THE EXERCISE: Write the material out again, line by line, exactly as it is.

::::

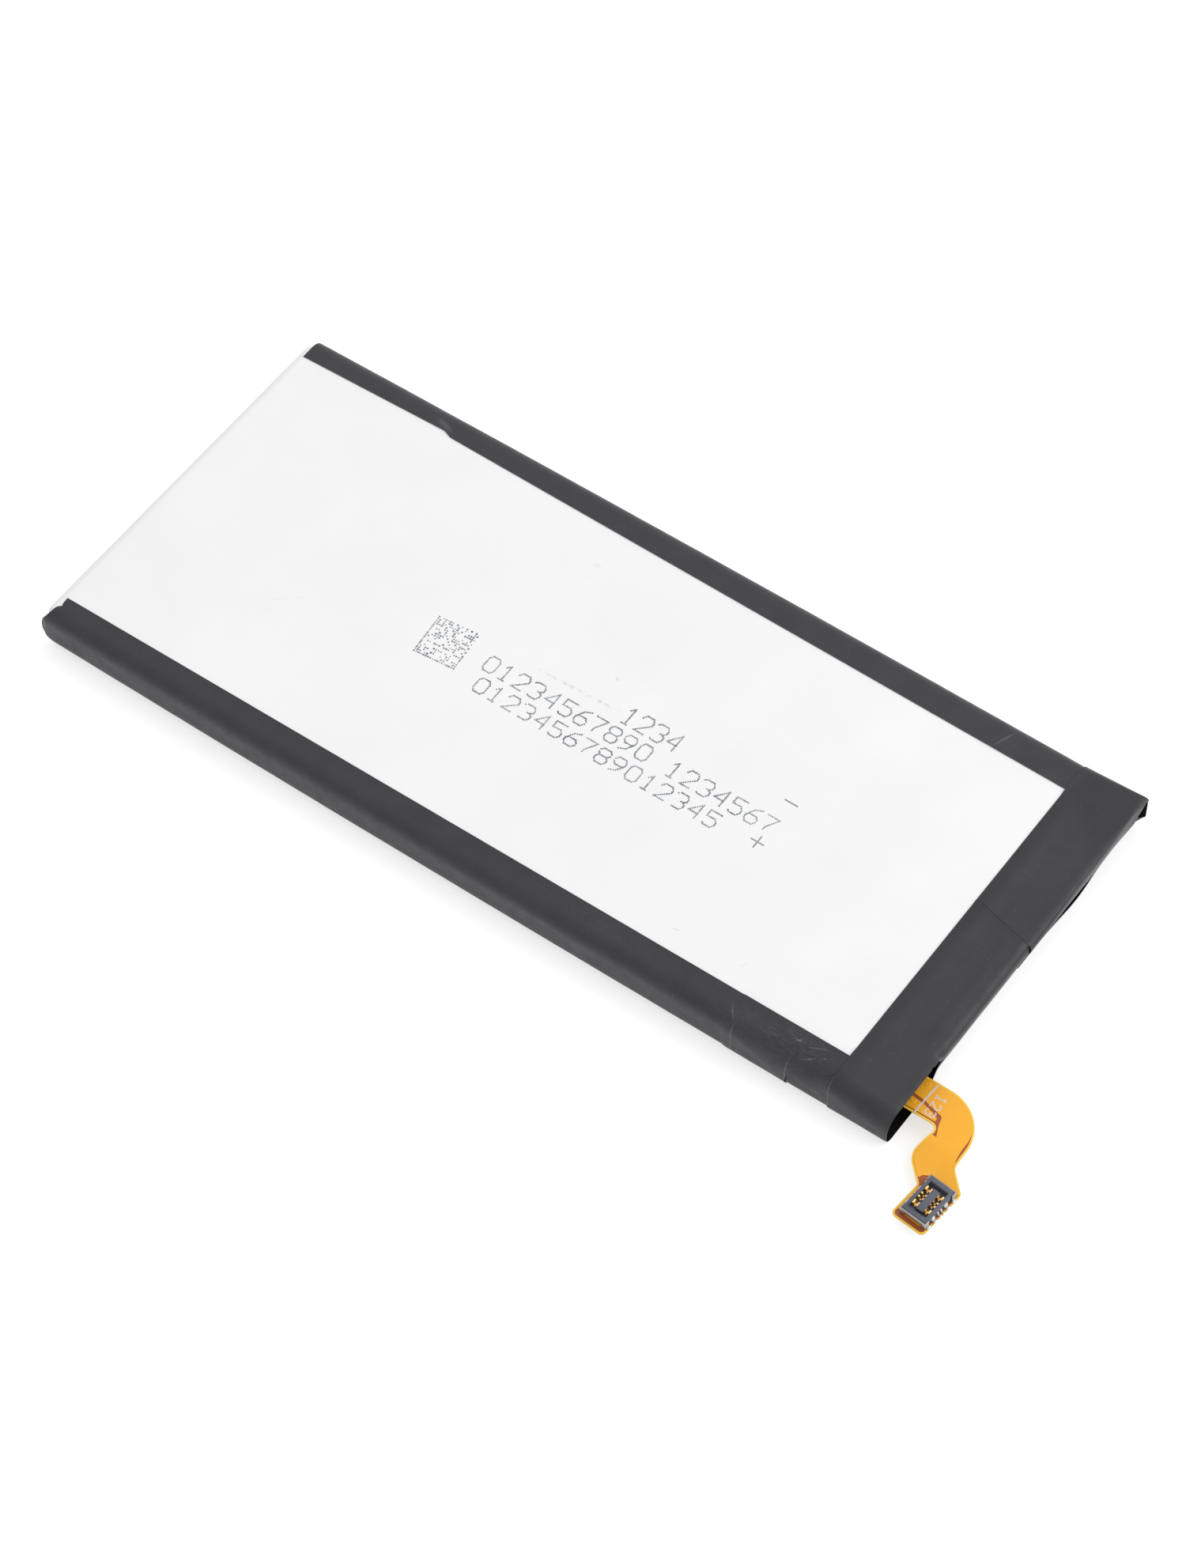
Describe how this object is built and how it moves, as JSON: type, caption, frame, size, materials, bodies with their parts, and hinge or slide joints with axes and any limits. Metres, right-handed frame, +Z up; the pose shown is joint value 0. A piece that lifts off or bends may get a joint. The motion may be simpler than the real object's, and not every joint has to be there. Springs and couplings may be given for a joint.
{
  "type": "mobile phone pouch battery",
  "caption": "Flat white lithium pouch cell with black taped long edges, a taped head over its protection board, and a short S-shaped flex tail ending in a small board connector.",
  "frame": {"origin": "centre of the pouch's flat back", "axes": "+X along the cell towards the taped head, +Y across it away from the flex tail, +Z up through the white face"},
  "size_m": [0.0984, 0.0455, 0.0048],
  "materials": {
    "pouch_laminate": "satin white, nylon-faced aluminium laminate",
    "film_tape": "dark grey film tape, satin",
    "aluminium_tab": "mill finish",
    "nickel_strip": "nickel, plain",
    "sealing_film": "translucent polymer seal",
    "fibreglass_board": "green solder resist",
    "moulded_epoxy": "matt black",
    "chip_ceramic": "matt tan",
    "insulating_paper": "matt grey",
    "polyimide": "glossy yellow film",
    "amber_copper": "copper foil under amber coverlay",
    "steel": "plain",
    "connector_plastic": "grey moulded polymer",
    "gold_plate": "gold-plated",
    "tin_plate": "bright tin"
  },
  "bodies": {
    "root": {"pouch_cell": "pouch_laminate", "near_side_tape": "film_tape", "far_side_tape": "film_tape", "corner_wrap": "film_tape", "head_tape_near": "film_tape", "head_tape_far": "film_tape", "head_inner_wrap": "film_tape", "positive_tab": "aluminium_tab", "negative_tab": "nickel_strip", "positive_tab_film": "sealing_film", "negative_tab_film": "sealing_film", "terrace_insulator": "insulating_paper", "circuit_board": "fibreglass_board", "cutoff_cell_lead": "nickel_strip", "cutoff_board_lead": "nickel_strip", "thermal_cutoff": "moulded_epoxy", "negative_weld_plate": "nickel_strip", "mosfet_pair": "moulded_epoxy", "protection_ic": "moulded_epoxy", "sense_resistor": "chip_ceramic", "filter_capacitor": "chip_ceramic", "bypass_capacitor": "chip_ceramic", "identity_resistor": "chip_ceramic", "board_cover_tape": "film_tape", "flex_film": "polyimide", "flex_far_plane": "amber_copper", "flex_near_plane": "amber_copper", "connector_stiffener": "steel", "connector_housing": "connector_plastic", "contact_back_1": "gold_plate", "contact_back_2": "gold_plate", "contact_back_3": "gold_plate", "contact_back_4": "gold_plate", "contact_front_1": "gold_plate", "contact_front_2": "gold_plate", "contact_front_3": "gold_plate", "contact_front_4": "gold_plate", "fitting_nail_near": "tin_plate", "fitting_nail_far": "tin_plate"}
  },
  "joints": []
}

::::

OUTPUT:
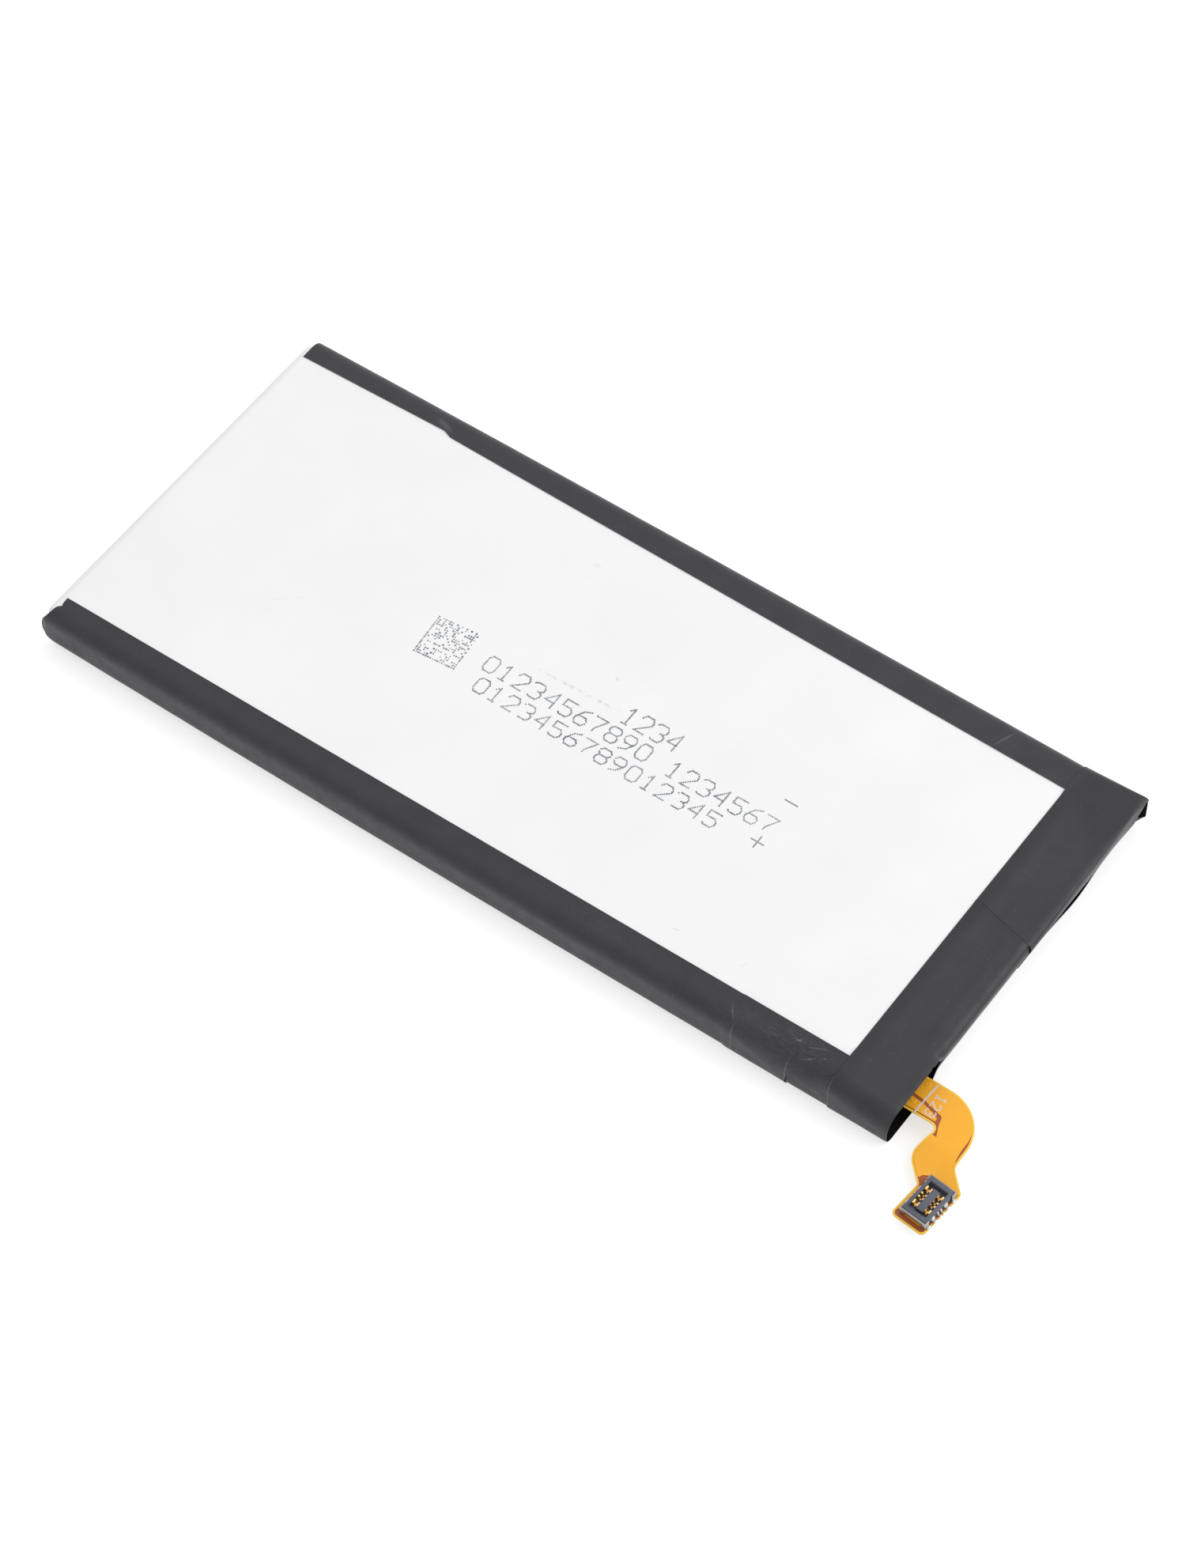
Describe how this object is built and how it moves, as JSON: type, caption, frame, size, materials, bodies with their parts, and hinge or slide joints with axes and any limits. Metres, right-handed frame, +Z up; the pose shown is joint value 0. A piece that lifts off or bends may get a joint. The motion may be simpler than the real object's, and not every joint has to be there. Springs and couplings may be given for a joint.
{
  "type": "mobile phone pouch battery",
  "caption": "Flat white lithium pouch cell with black taped long edges, a taped head over its protection board, and a short S-shaped flex tail ending in a small board connector.",
  "frame": {"origin": "centre of the pouch's flat back", "axes": "+X along the cell towards the taped head, +Y across it away from the flex tail, +Z up through the white face"},
  "size_m": [0.0984, 0.0455, 0.0048],
  "materials": {
    "pouch_laminate": "satin white, nylon-faced aluminium laminate",
    "film_tape": "dark grey film tape, satin",
    "aluminium_tab": "mill finish",
    "nickel_strip": "nickel, plain",
    "sealing_film": "translucent polymer seal",
    "fibreglass_board": "green solder resist",
    "moulded_epoxy": "matt black",
    "chip_ceramic": "matt tan",
    "insulating_paper": "matt grey",
    "polyimide": "glossy yellow film",
    "amber_copper": "copper foil under amber coverlay",
    "steel": "plain",
    "connector_plastic": "grey moulded polymer",
    "gold_plate": "gold-plated",
    "tin_plate": "bright tin"
  },
  "bodies": {
    "root": {"pouch_cell": "pouch_laminate", "near_side_tape": "film_tape", "far_side_tape": "film_tape", "corner_wrap": "film_tape", "head_tape_near": "film_tape", "head_tape_far": "film_tape", "head_inner_wrap": "film_tape", "positive_tab": "aluminium_tab", "negative_tab": "nickel_strip", "positive_tab_film": "sealing_film", "negative_tab_film": "sealing_film", "terrace_insulator": "insulating_paper", "circuit_board": "fibreglass_board", "cutoff_cell_lead": "nickel_strip", "cutoff_board_lead": "nickel_strip", "thermal_cutoff": "moulded_epoxy", "negative_weld_plate": "nickel_strip", "mosfet_pair": "moulded_epoxy", "protection_ic": "moulded_epoxy", "sense_resistor": "chip_ceramic", "filter_capacitor": "chip_ceramic", "bypass_capacitor": "chip_ceramic", "identity_resistor": "chip_ceramic", "board_cover_tape": "film_tape", "flex_film": "polyimide", "flex_far_plane": "amber_copper", "flex_near_plane": "amber_copper", "connector_stiffener": "steel", "connector_housing": "connector_plastic", "contact_back_1": "gold_plate", "contact_back_2": "gold_plate", "contact_back_3": "gold_plate", "contact_back_4": "gold_plate", "contact_front_1": "gold_plate", "contact_front_2": "gold_plate", "contact_front_3": "gold_plate", "contact_front_4": "gold_plate", "fitting_nail_near": "tin_plate", "fitting_nail_far": "tin_plate"}
  },
  "joints": []
}